• ENTRIES SHOWN:
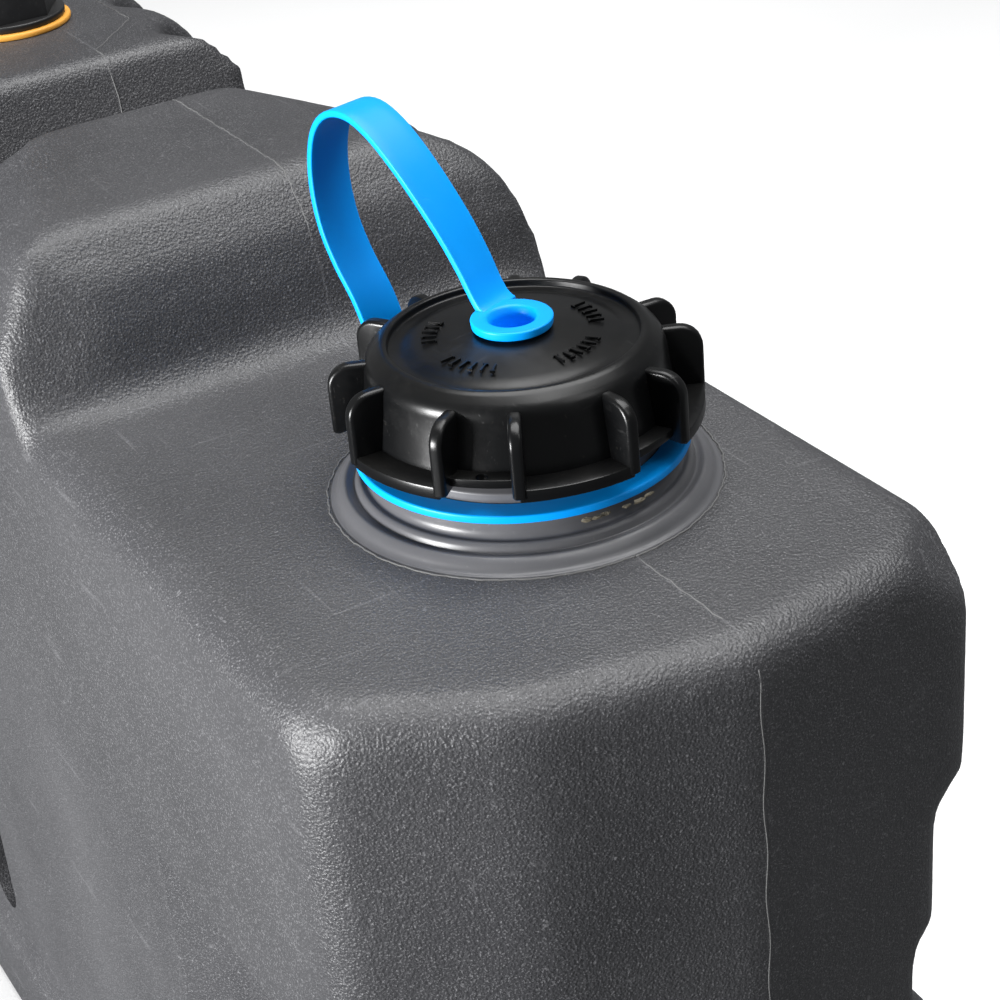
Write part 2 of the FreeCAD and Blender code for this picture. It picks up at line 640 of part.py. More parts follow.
# ------------------------------------------------------------------- tether
def on_strap_plane(shape):
    """Turn a tether piece made along +X to the strap's angle on the neck."""
    shape.rotate(Vector(0, 0, 0), Vector(0, 0, 1), STRAP_ANGLE)
    shape.translate(FILLER_CENTRE)
    return shape


def tether_ring():
    """Loose ring round the neck under the cap, with the strap's root."""
    top = RING_Z + RING_THICKNESS
    ring = cylinder(RING_R, RING_Z, top)
    tab = Part.makeBox(RING_TAB_R - RING_BORE_R, STRAP_WIDTH, RING_THICKNESS,
                       Vector(RING_BORE_R, -STRAP_WIDTH / 2, RING_Z))
    ring = ring.fuse(tab).cut(cylinder(RING_BORE_R, RING_Z - 1, top + 1))
    return on_strap_plane(ring.removeSplitter())


def offset_points(points, distance):
    """Points moved sideways from a route by a distance, square to it."""
    moved = []
    last = len(points) - 1
    for i, (d, z) in enumerate(points):
        before = points[max(i - 1, 0)]
        after = points[min(i + 1, last)]
        if i == 0 or i == last:
            along_d, along_z = (1.0, 0.0) if i == 0 else (-1.0, 0.0)
        else:
            along_d, along_z = after[0] - before[0], after[1] - before[1]
        size = math.hypot(along_d, along_z)
        moved.append(Vector(d - along_z / size * distance, 0, z + along_d / size * distance))
    return moved


def smooth_edge(points):
    curve = Part.BSplineCurve()
    curve.interpolate(points)
    return curve.toShape()


def tether_strap():
    """Flat strap from the ring up over the cap and down to the eyelet."""
    left = offset_points(STRAP_ROUTE, STRAP_THICKNESS / 2)
    right = offset_points(STRAP_ROUTE, -STRAP_THICKNESS / 2)
    edges = [smooth_edge(left), Part.makeLine(left[-1], right[-1]),
             smooth_edge(right), Part.makeLine(right[0], left[0])]
    face = Part.Face(Part.Wire(Part.__sortEdges__(edges)))
    strap = face.extrude(Vector(0, STRAP_WIDTH, 0))
    strap.translate(Vector(0, -STRAP_WIDTH / 2, 0))
    return on_strap_plane(strap)


def tether_eyelet():
    """Eyelet disc with the hollow stud that snaps through the cap."""
    top = EYELET_Z + EYELET_THICKNESS
    under = CAP_UNDERSIDE - 0.4
    stud = revolve([
        (0, STUD_FOOT_Z), (STUD_R - 1.2, STUD_FOOT_Z), (STUD_HEAD_R, under - 2.2),
        (STUD_HEAD_R, under - 0.6), (STUD_R, under), (STUD_R, EYELET_Z), (EYELET_R - 0.6, EYELET_Z),
        (EYELET_R, EYELET_Z + 0.6), (EYELET_R, top - 0.5), (EYELET_R - 0.5, top),
        (STUD_HOLLOW_R + 0.8, top), (STUD_HOLLOW_R, top - 0.8), (STUD_HOLLOW_R, STUD_FOOT_Z + 2.0),
        (0, STUD_FOOT_Z + 2.0),
    ])
    root_end = STRAP_ROUTE[-1][0]
    flat = Part.makeBox(2 * EYELET_R, STRAP_WIDTH + 2, EYELET_THICKNESS + 2,
                        Vector(root_end, -STRAP_WIDTH / 2 - 1, EYELET_Z - 1))
    return on_strap_plane(stud.cut(flat))


# ------------------------------------------------------------------- export
def check_solid(name, shape):
    solids = shape.Solids
    if not shape.isValid() or not solids:
        raise RuntimeError(f"{name} isn't a valid solid")
    print(f"{name:22s} solids {len(solids)}  volume {shape.Volume / 1000:9.2f} cm3")


def build_all():
    """Every node of the tank, by name."""
    nodes = {
        "tank_shell": tank_shell(),
        "filler_neck": filler_neck(),
        "filler_cap": filler_cap(),
        "cap_gasket": cap_gasket(),
        "tether_ring": tether_ring(),
        "tether_strap": tether_strap(),
        "tether_eyelet": tether_eyelet(),
    }
    for name, origin, direction in ports():
        nodes[f"{name}_port_insert"] = along(port_insert(), origin, direction)
        nodes[f"{name}_plug_washer"] = along(port_washer(), origin, direction)
        nodes[f"{name}_plug"] = along(port_plug(), origin, direction)
    return nodes


def main():
    os.makedirs("parts", exist_ok=True)
    for name, shape in build_all().items():
        check_solid(name, shape)
        shape.exportStep(f"parts/{name}.step")


main()
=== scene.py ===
import logging
import math
from collections.abc import Callable, Iterable, Sequence
from dataclasses import dataclass, field
from enum import Enum

import bpy
import numpy as np
from mathutils import Matrix, Vector


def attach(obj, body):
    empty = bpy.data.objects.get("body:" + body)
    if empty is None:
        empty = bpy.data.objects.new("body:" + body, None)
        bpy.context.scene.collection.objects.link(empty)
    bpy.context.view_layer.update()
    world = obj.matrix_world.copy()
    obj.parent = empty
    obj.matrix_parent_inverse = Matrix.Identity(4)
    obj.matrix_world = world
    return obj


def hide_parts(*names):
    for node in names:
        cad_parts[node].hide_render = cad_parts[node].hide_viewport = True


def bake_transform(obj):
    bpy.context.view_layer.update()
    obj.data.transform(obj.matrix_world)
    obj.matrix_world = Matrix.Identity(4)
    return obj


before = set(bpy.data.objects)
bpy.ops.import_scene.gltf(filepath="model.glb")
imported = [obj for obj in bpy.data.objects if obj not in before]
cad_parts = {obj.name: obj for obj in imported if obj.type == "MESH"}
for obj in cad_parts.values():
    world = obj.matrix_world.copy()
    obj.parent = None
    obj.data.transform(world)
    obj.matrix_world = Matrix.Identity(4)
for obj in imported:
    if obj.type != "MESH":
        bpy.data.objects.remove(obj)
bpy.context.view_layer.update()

MM = 0.001
LOG = logging.getLogger("fresh_water_tank")
NECK_FOOT = (0.3848, 0.0143, 0.400)
THREAD_PITCH = 6 * MM

Point2 = tuple[float, float]
Point3 = tuple[float, float, float]
Colour = tuple[float, float, float]
EdgeTest = Callable[[Vector, Vector], bool]


class Body(Enum):
    """The rigid bodies that pieces ride on."""

    TANK = "tank"
    CAP = "cap"
    TETHER = "tether"
    EYELET = "eyelet"


class Slot(Enum):
    """Material slot names handed over with each piece; nothing reads them."""

    TANK_GREY = "tank_grey"
    NECK_GREY = "neck_grey"
    CAP_BLACK = "cap_black"
    TETHER_BLUE = "tether_blue"
    PLUG_BLACK = "plug_black"
    AMBER = "washer_amber"


class Lie(Enum):
    """The plane that a prism's outline is drawn in."""

    PLAN = "xy"
    SECTION = "yz"
    SIDE = "xz"


# ------------------------------------------------------------ modelling hands
def only(obj: bpy.types.Object) -> bpy.types.Object:
    """Select one object and nothing else, and make it active.

    Args:
        obj: the object to work on.

    Returns:
        The same object.
    """
    if bpy.context.object is not None and bpy.context.object.mode != "OBJECT":
        bpy.ops.object.mode_set(mode="OBJECT")
    bpy.ops.object.select_all(action="DESELECT")
    obj.select_set(True)
    bpy.context.view_layer.objects.active = obj
    return obj


def start_clean() -> None:
    """Leave edit mode and select nothing, ready for a new primitive."""
    if bpy.context.object is not None and bpy.context.object.mode != "OBJECT":
        bpy.ops.object.mode_set(mode="OBJECT")
    bpy.ops.object.select_all(action="DESELECT")


def edit_all(obj: bpy.types.Object) -> None:
    """Enter edit mode on an object with all of it selected.

    Args:
        obj: the mesh object to edit.
    """
    only(obj)
    bpy.ops.object.mode_set(mode="EDIT")
    bpy.ops.mesh.select_mode(type="VERT")
    bpy.ops.mesh.select_all(action="SELECT")


def leave_edit() -> None:
    """Go back to object mode."""
    bpy.ops.object.mode_set(mode="OBJECT")


def settle(obj: bpy.types.Object) -> bpy.types.Object:
    """Put an object's place, turn and scale into its mesh.

    Args:
        obj: the object to settle.

    Returns:
        The same object, at the origin.
    """
    only(obj)
    bpy.ops.object.transform_apply(location=True, rotation=True, scale=True)
    return obj


def mend(obj: bpy.types.Object, gap: float = 1e-6) -> bpy.types.Object:
    """Merge doubled vertices and turn all faces outwards.

    Args:
        obj: the mesh object.
        gap: vertices closer than this become one.

    Returns:
        The same object.
    """
    edit_all(obj)
    bpy.ops.mesh.remove_doubles(threshold=gap)
    bpy.ops.mesh.normals_make_consistent(inside=False)
    leave_edit()
    return obj


def apply_modifier(obj: bpy.types.Object, kind: str, **values: object) -> bpy.types.Object:
    """Add a modifier with its values and apply it at once.

    Args:
        obj: the mesh object.
        kind: the modifier's type.
        values: the modifier's settings by name.

    Returns:
        The same object.
    """
    only(obj)
    modifier = obj.modifiers.new("step", kind)
    for name, value in values.items():
        setattr(modifier, name, value)
    bpy.ops.object.modifier_apply(modifier=modifier.name)
    return obj


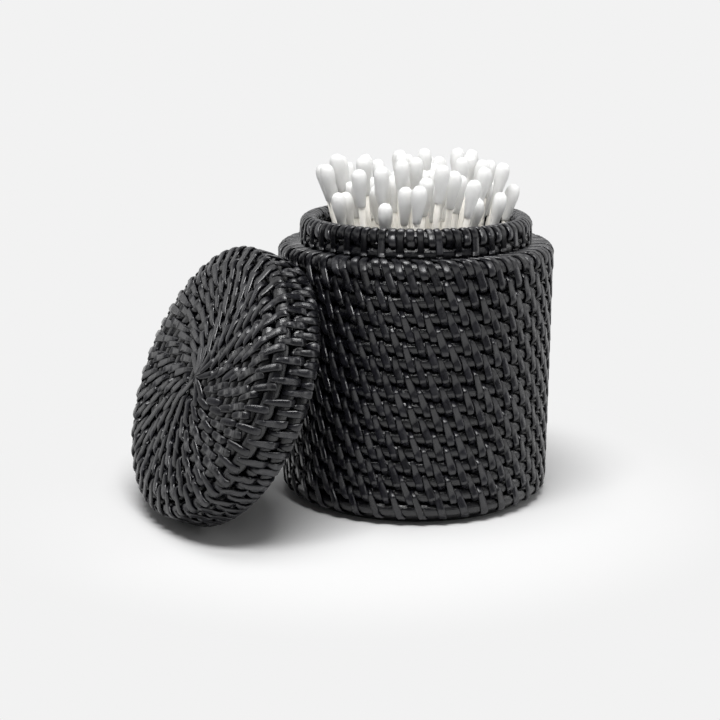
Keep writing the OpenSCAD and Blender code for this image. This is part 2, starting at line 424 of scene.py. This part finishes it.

• WORK TO DO:
Take the line containing "along(port_plug(), origin, direction)" and the line containing "obj.matrix_world = world". Write out both and all lines between, exactly, and nothing more.

• SOLUTION BELOW:
        nodes[f"{name}_plug"] = along(port_plug(), origin, direction)
    return nodes


def main():
    os.makedirs("parts", exist_ok=True)
    for name, shape in build_all().items():
        check_solid(name, shape)
        shape.exportStep(f"parts/{name}.step")


main()
=== scene.py ===
import logging
import math
from collections.abc import Callable, Iterable, Sequence
from dataclasses import dataclass, field
from enum import Enum

import bpy
import numpy as np
from mathutils import Matrix, Vector


def attach(obj, body):
    empty = bpy.data.objects.get("body:" + body)
    if empty is None:
        empty = bpy.data.objects.new("body:" + body, None)
        bpy.context.scene.collection.objects.link(empty)
    bpy.context.view_layer.update()
    world = obj.matrix_world.copy()
    obj.parent = empty
    obj.matrix_parent_inverse = Matrix.Identity(4)
    obj.matrix_world = world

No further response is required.